→ Data provided:
========

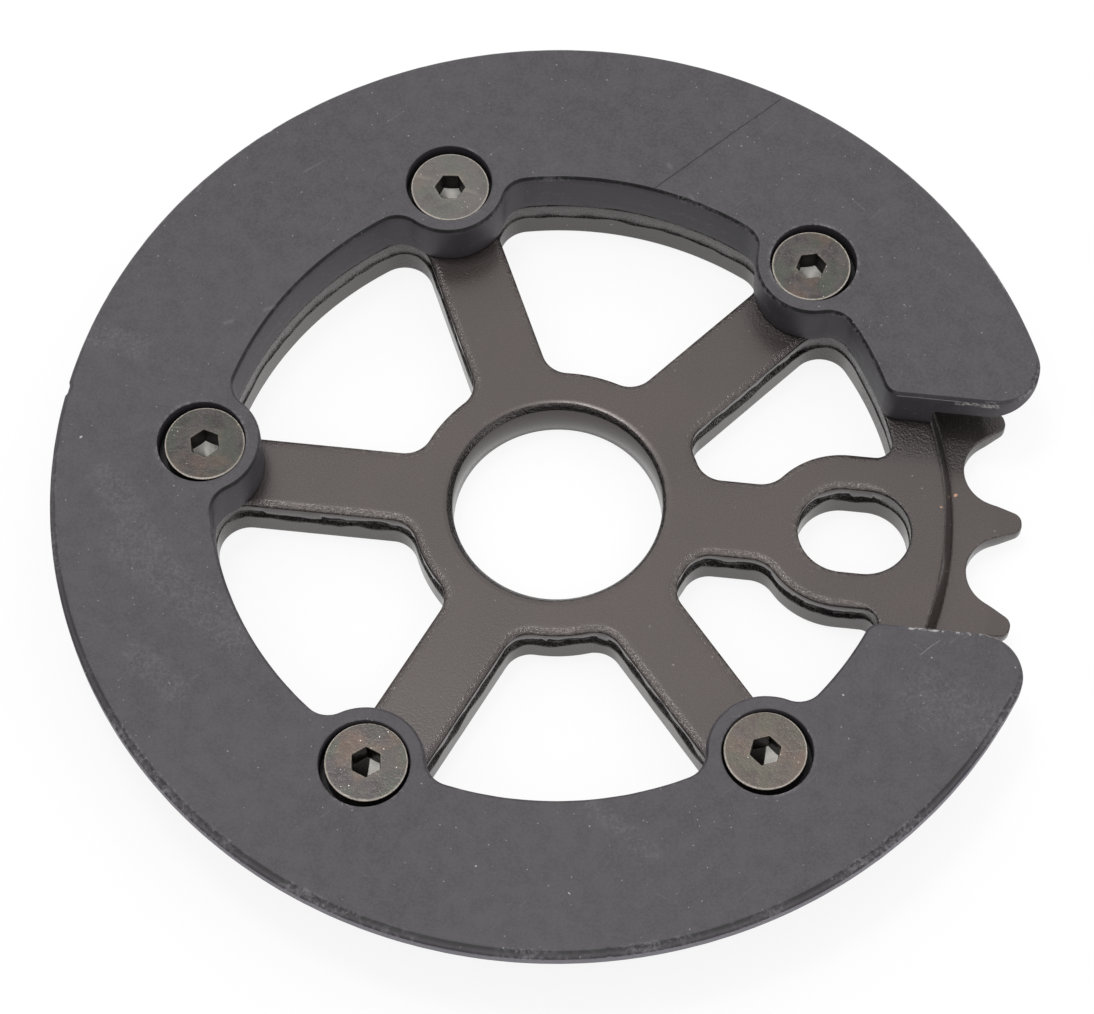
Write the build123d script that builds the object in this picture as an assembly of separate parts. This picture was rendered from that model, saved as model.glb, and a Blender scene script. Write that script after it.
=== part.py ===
from build123d import *
import os
from math import asin, cos, degrees, hypot, pi, radians, sin, sqrt

# A freestyle bicycle's chain sprocket with a bash guard bolted to its front face. Sizes are in
# millimetres and degrees. The finished pieces have their origin on the bore's axis in the plane
# that halves the teeth, +Z points out of the front face, and +X runs through the crank bolt's slot.
# The shapes are drawn with z = 0 on the sprocket's back face and moved there at the end.

# Sprocket body, turned from one blank
bore_d = 24.0
bore_chamfer = 0.6
body_thickness = 6.2
hub_r = 16.75
rim_width = 5.0

# Teeth, for half-inch pitch chain
tooth_count = 25
chain_pitch = 12.7
tooth_height = 2.4
tip_round = 1.2
tip_round_share = 0.95
seat_r = 4.5
seat_shift = 0.8
flank_angle = 19.0
tooth_phase = 4.55
tooth_thickness = 2.4
tooth_back = 1.6
tooth_bevel_run = 2.6
tooth_bevel_drop = 0.45
shoulder_run = 1.0
shoulder_inset = 2.86

# Spokes and the windows between them
spoke_count = 5
spoke_angle = 65.35
spoke_width = 8.66
window_hub_round = 3.2
hub_round_share = 0.62
window_rim_round = 3.5

# Slot for the crank's driving bolt, and the lug round it
slot_inset = 10.25
slot_length = 12.8
slot_width = 10.4
lug_wall = 4.4
neck_width = 9.6
lug_round = 1.8

# Bolts
bolt_inset = 4.0
bolt_end_gap = 0.2
shank_r = 2.45
thread_clearance = 0.05
head_r = 4.57
head_height = 2.5
head_sink = 0.42
hex_flats = 3.0
hex_depth = 3.0
hex_turns = [24.7, 10.3, 43.5, 32.2, 9.9]

# Guard, moulded in one piece and seated on the body's front face
guard_reach = 6.34
guard_height = 6.4
guard_overhang = 0.15
foot_setback = 0.1
flange_thickness = 3.5
rim_thickness = 1.4
rim_bevel_run = 6.5
guard_oversize = 0.35
head_clearance = 0.08
hole_clearance = 0.2
boss_wall = 1.7
boss_round = 3.0
gap_width = 28.6
gap_shift = 0.25
gap_inner_round = 1.8
gap_outer_round = 5.0

# Sizes that follow
bore_r = bore_d / 2
pitch_r = chain_pitch / 2 / sin(pi / tooth_count)
tip_r = pitch_r + tooth_height
root_r = pitch_r + seat_shift - seat_r
rim_outer_r = root_r - shoulder_inset
rim_inner_r = rim_outer_r - rim_width
bolt_circle_r = rim_outer_r - bolt_inset
slot_centre_r = rim_outer_r - slot_inset
guard_r = pitch_r + guard_reach
plate_front = tooth_back + tooth_thickness
tapped_r = shank_r + thread_clearance
guard_top = body_thickness + guard_height
head_top = guard_top - head_sink
head_seat = head_top - head_height
guard_bore_r = rim_inner_r - guard_overhang
foot_r = rim_outer_r - foot_setback
boss_circle_r = bolt_circle_r + guard_oversize
counterbore_r = head_r + guard_oversize + head_clearance
guard_hole_r = shank_r + guard_oversize + hole_clearance
boss_r = counterbore_r + boss_wall
lug_r = slot_width / 2 + lug_wall
lug_inner_x = slot_centre_r - (slot_length - slot_width) / 2
bolt_angles = [180 + (k - (spoke_count - 1) / 2) * spoke_angle for k in range(spoke_count)]
neck_reach = asin(neck_width / 2 / hub_r) + asin(spoke_width / 2 / hub_r)
hub_arc = hub_r * (radians(bolt_angles[0]) - neck_reach)
through = body_thickness + guard_height
touch = 0.01
chain_plane = tooth_back + tooth_thickness / 2


def polar(radius, angle):
    """The point at a radius and an angle in degrees round the bore's axis."""
    return Vector(radius * cos(radians(angle)), radius * sin(radians(angle)))


def round_corners(plan, radius, picks):
    """Rounds the corners of a flat shape whose place the test picks."""
    return fillet([v for v in plan.vertices() if picks(v.X, v.Y)], radius)


def tooth_edges(turn):
    """One tooth and the gap after it, as arcs and straight lines, turned into its place."""
    half = radians(180 / tooth_count)
    lean = radians(flank_angle)
    seat_centre_r = pitch_r + seat_shift
    outward = Vector(sin(lean), cos(lean))
    along = Vector(cos(lean), -sin(lean))
    flank_foot = Vector(seat_centre_r * cos(half), seat_centre_r * sin(half)) - outward * seat_r
    # The largest corner radius is the one at which both tip corners meet on the tooth's axis.
    full_round = (flank_foot.dot(outward) - tip_r * sin(lean)) / (1 - sin(lean))
    corner = min(tip_round, tip_round_share * full_round)
    start = flank_foot - outward * corner
    reach = -start.dot(along) + sqrt(start.dot(along) ** 2 - start.dot(start) + (tip_r - corner) ** 2)
    centre = start + along * reach
    flank_end = centre + outward * corner
    tip_end = centre * (tip_r / centre.length)
    corner_mid = centre + (outward + centre.normalized()).normalized() * corner
    gap_floor = polar(root_r, degrees(half))
    below = [Vector(p.X, -p.Y) for p in (flank_foot, flank_end, corner_mid, tip_end)]
    next_foot = below[0].rotate(Axis.Z, 2 * degrees(half))
    edges = [
        Line(below[0], below[1]),
        ThreePointArc(below[1], below[2], below[3]),
        Line(below[3], tip_end),
        ThreePointArc(tip_end, corner_mid, flank_end),
        Line(flank_end, flank_foot),
        ThreePointArc(flank_foot, gap_floor, next_foot),
    ]
    return [Rot(Z=turn) * edge for edge in edges]


def tooth_plan():
    """The outline of all the teeth as one face."""
    edges = []
    for k in range(tooth_count):
        edges += tooth_edges(tooth_phase + k * 360 / tooth_count)
    return Face(Wire(edges))


def blank():
    """The turned blank: a thick body, a slanted shoulder each side and a thin bevelled tooth plate."""
    foot = rim_outer_r + shoulder_run
    bevel = tip_r - tooth_bevel_run
    outline = [
        (0, 0),
        (rim_outer_r, 0),
        (foot, tooth_back),
        (bevel, tooth_back),
        (tip_r, tooth_back + tooth_bevel_drop),
        (tip_r, plate_front - tooth_bevel_drop),
        (bevel, plate_front),
        (foot, plate_front),
        (rim_outer_r, body_thickness),
        (0, body_thickness),
    ]
    return revolve(Plane.XZ * make_face(Polyline(*outline, close=True)), Axis.Z)


def window_plan():
    """The six windows: the ring between hub and rim, less the spokes and the slotted lug."""
    ring = Circle(rim_inner_r) - Circle(hub_r)
    for angle in bolt_angles:
        ring -= Rot(Z=angle) * Pos((hub_r + rim_inner_r) / 2, 0) * Rectangle(rim_inner_r, spoke_width)
    lug_end = rim_inner_r + lug_r
    ring -= Pos(lug_inner_x, 0) * Circle(lug_r)
    ring -= Pos((lug_inner_x + lug_end) / 2, 0) * Rectangle(lug_end - lug_inner_x, 2 * lug_r)
    ring -= Pos(lug_inner_x / 2, 0) * Rectangle(lug_inner_x, neck_width)
    # The lug's arc runs smoothly into its straight sides, so those points stay as they are.
    at_rim = lambda x, y: hypot(x, y) > rim_inner_r - touch
    at_hub = lambda x, y: hypot(x, y) < hub_r + touch
    by_lug = lambda x, y: x > 0 and abs(y) < lug_r + touch
    at_neck = lambda x, y: x > 0 and abs(y) < neck_width / 2 + touch and not at_hub(x, y)
    ring = round_corners(ring, window_rim_round, lambda x, y: at_rim(x, y) and not by_lug(x, y))
    ring = round_corners(ring, lug_round, lambda x, y: at_rim(x, y) and by_lug(x, y))
    ring = round_corners(ring, window_rim_round, at_neck)
    # Two corners share the short stretch of hub between the slot's neck and the next spoke.
    return round_corners(ring, min(window_hub_round, hub_round_share * hub_arc), at_hub)


def slot_plan():
    """The slot, long along X."""
    return Pos(slot_centre_r, 0) * SlotOverall(slot_length, slot_width)


def sprocket():
    """The sprocket: blank, teeth, windows, slot, bore and five tapped holes."""
    part = blank() & extrude(tooth_plan(), body_thickness)
    for plan in (window_plan(), slot_plan()):
        part -= extrude(plan, through, both=True)
    part -= Cylinder(bore_r, 2 * through)
    bore_edges = part.edges().filter_by(GeomType.CIRCLE).filter_by(lambda e: abs(e.radius - bore_r) < touch)
    part = chamfer(bore_edges, bore_chamfer)
    for angle in bolt_angles:
        part -= Rot(Z=angle) * Pos(bolt_circle_r, 0) * Cylinder(tapped_r, 2 * through)
    return part


def guard_plan():
    """The guard from above: a ring with a round boss at each bolt, open beside the slot."""
    plan = Circle(guard_r) - Circle(guard_bore_r)
    for angle in bolt_angles:
        plan += Rot(Z=angle) * Pos(boss_circle_r, 0) * Circle(boss_r)
    at_bore = lambda x, y: hypot(x, y) < guard_bore_r + touch
    plan = round_corners(plan.face(), boss_round, at_bore)
    plan -= Pos(guard_r, gap_shift) * Rectangle(2 * guard_r, gap_width)
    in_gap = lambda x, y: x > 0 and abs(y - gap_shift) < gap_width / 2 + touch
    at_rim = lambda x, y: hypot(x, y) > guard_r - touch
    plan = round_corners(plan.face(), gap_outer_round, lambda x, y: in_gap(x, y) and at_rim(x, y))
    return round_corners(plan.face(), gap_inner_round, lambda x, y: in_gap(x, y) and at_bore(x, y))


def guard_ring():
    """The guard: a deep foot on the body, and a thinner flange that stands over the teeth."""
    flange_under = guard_top - flange_thickness
    rim_under = guard_top - rim_thickness
    inner = bore_r
    outline = [
        (inner, body_thickness),
        (foot_r, body_thickness),
        (foot_r, flange_under),
        (guard_r - rim_bevel_run, flange_under),
        (guard_r, rim_under),
        (guard_r, guard_top),
        (inner, guard_top),
    ]
    section = make_face(Polyline(*outline, close=True))
    part = revolve(Plane.XZ * section, Axis.Z) & extrude(Pos(Z=body_thickness) * guard_plan(), guard_height)
    for angle in bolt_angles:
        place = Rot(Z=angle) * Pos(boss_circle_r, 0)
        part -= place * Cylinder(guard_hole_r, 2 * through)
        part -= place * Pos(Z=head_seat) * extrude(Circle(counterbore_r), guard_height)
    return part


def guard_bolt(angle, turn):
    """A low-headed bolt with a plain shank and a hexagon socket."""
    outline = [
        (0, bolt_end_gap),
        (shank_r, bolt_end_gap),
        (shank_r, head_seat),
        (head_r, head_seat),
        (head_r, head_top),
        (0, head_top),
    ]
    part = revolve(Plane.XZ * make_face(Polyline(*outline, close=True)), Axis.Z)
    socket = Rot(Z=turn) * RegularPolygon(hex_flats / 2, 6, major_radius=False)
    part -= Pos(Z=head_top - hex_depth) * extrude(socket, 2 * hex_depth)
    return Rot(Z=angle) * Pos(bolt_circle_r, 0) * part


def main():
    os.makedirs("parts", exist_ok=True)
    pieces = {"sprocket": sprocket(), "guard_ring": guard_ring()}
    for k, (angle, turn) in enumerate(zip(bolt_angles, hex_turns), 1):
        pieces[f"guard_bolt_{k}"] = guard_bolt(angle, turn)
    for name, piece in pieces.items():
        export_step(Pos(Z=-chain_plane) * piece, f"parts/{name}.step")
        print(name, round(piece.volume), "cubic mm")


main()
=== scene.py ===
# %% [markdown]
# # A BMX sprocket with its bash guard
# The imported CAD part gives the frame, the sizes and the places. This script builds the surfaces that a
# camera sees: soft painted edges, ragged milled walls, a scuffed plastic guard and dark steel bolts.
# All shapes are drawn in millimetres and turned into metres when a mesh is made. The frame's origin is
# on the bore's axis, halfway up the teeth, with +Z out of the guard's side and +X along the slot.

# %% The frame and the part's boxes
import bpy
import numpy as np
from math import radians
from mathutils import Matrix, Vector
from mathutils.geometry import delaunay_2d_cdt


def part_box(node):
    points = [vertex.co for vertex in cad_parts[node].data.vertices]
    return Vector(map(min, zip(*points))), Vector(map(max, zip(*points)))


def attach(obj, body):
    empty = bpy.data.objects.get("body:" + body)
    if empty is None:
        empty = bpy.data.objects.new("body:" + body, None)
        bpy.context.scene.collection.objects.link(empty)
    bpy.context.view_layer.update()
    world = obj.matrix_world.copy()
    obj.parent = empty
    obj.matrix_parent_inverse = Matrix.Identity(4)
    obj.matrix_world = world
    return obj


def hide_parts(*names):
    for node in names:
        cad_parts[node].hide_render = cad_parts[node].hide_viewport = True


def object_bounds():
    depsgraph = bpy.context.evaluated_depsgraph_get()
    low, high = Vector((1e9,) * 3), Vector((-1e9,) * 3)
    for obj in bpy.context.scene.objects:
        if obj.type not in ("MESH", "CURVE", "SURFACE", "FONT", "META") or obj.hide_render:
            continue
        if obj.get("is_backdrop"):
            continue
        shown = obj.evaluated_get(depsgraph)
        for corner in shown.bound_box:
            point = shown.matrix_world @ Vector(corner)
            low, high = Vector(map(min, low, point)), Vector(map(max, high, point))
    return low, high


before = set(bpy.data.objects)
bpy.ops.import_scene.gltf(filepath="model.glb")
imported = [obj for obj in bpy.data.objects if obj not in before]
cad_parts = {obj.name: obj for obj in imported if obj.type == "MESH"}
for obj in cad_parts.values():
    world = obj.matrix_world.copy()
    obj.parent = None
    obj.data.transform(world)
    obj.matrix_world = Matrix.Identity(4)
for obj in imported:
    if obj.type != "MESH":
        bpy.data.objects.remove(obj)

cad_low, cad_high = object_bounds()
MM = 0.001
back_z, front_z = (corner.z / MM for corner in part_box("sprocket"))
seat_z, top_z = (corner.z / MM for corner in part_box("guard_ring"))
print("back", round(back_z, 2), "front", round(front_z, 2), "guard top", round(top_z, 2))

# %% [markdown]
# ## Sizes
# These are the outlines' sizes in millimetres, the same as the CAD part's, so that each surface lies
# in the solid that it stands for.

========

→ The problem: Output exactly the lines of the material above from the one containing "for k, (angle, turn)" up to and including the one containing "shown = obj.evaluated_get(depsgraph)".

→ Response:
    for k, (angle, turn) in enumerate(zip(bolt_angles, hex_turns), 1):
        pieces[f"guard_bolt_{k}"] = guard_bolt(angle, turn)
    for name, piece in pieces.items():
        export_step(Pos(Z=-chain_plane) * piece, f"parts/{name}.step")
        print(name, round(piece.volume), "cubic mm")


main()
=== scene.py ===
# %% [markdown]
# # A BMX sprocket with its bash guard
# The imported CAD part gives the frame, the sizes and the places. This script builds the surfaces that a
# camera sees: soft painted edges, ragged milled walls, a scuffed plastic guard and dark steel bolts.
# All shapes are drawn in millimetres and turned into metres when a mesh is made. The frame's origin is
# on the bore's axis, halfway up the teeth, with +Z out of the guard's side and +X along the slot.

# %% The frame and the part's boxes
import bpy
import numpy as np
from math import radians
from mathutils import Matrix, Vector
from mathutils.geometry import delaunay_2d_cdt


def part_box(node):
    points = [vertex.co for vertex in cad_parts[node].data.vertices]
    return Vector(map(min, zip(*points))), Vector(map(max, zip(*points)))


def attach(obj, body):
    empty = bpy.data.objects.get("body:" + body)
    if empty is None:
        empty = bpy.data.objects.new("body:" + body, None)
        bpy.context.scene.collection.objects.link(empty)
    bpy.context.view_layer.update()
    world = obj.matrix_world.copy()
    obj.parent = empty
    obj.matrix_parent_inverse = Matrix.Identity(4)
    obj.matrix_world = world
    return obj


def hide_parts(*names):
    for node in names:
        cad_parts[node].hide_render = cad_parts[node].hide_viewport = True


def object_bounds():
    depsgraph = bpy.context.evaluated_depsgraph_get()
    low, high = Vector((1e9,) * 3), Vector((-1e9,) * 3)
    for obj in bpy.context.scene.objects:
        if obj.type not in ("MESH", "CURVE", "SURFACE", "FONT", "META") or obj.hide_render:
            continue
        if obj.get("is_backdrop"):
            continue
        shown = obj.evaluated_get(depsgraph)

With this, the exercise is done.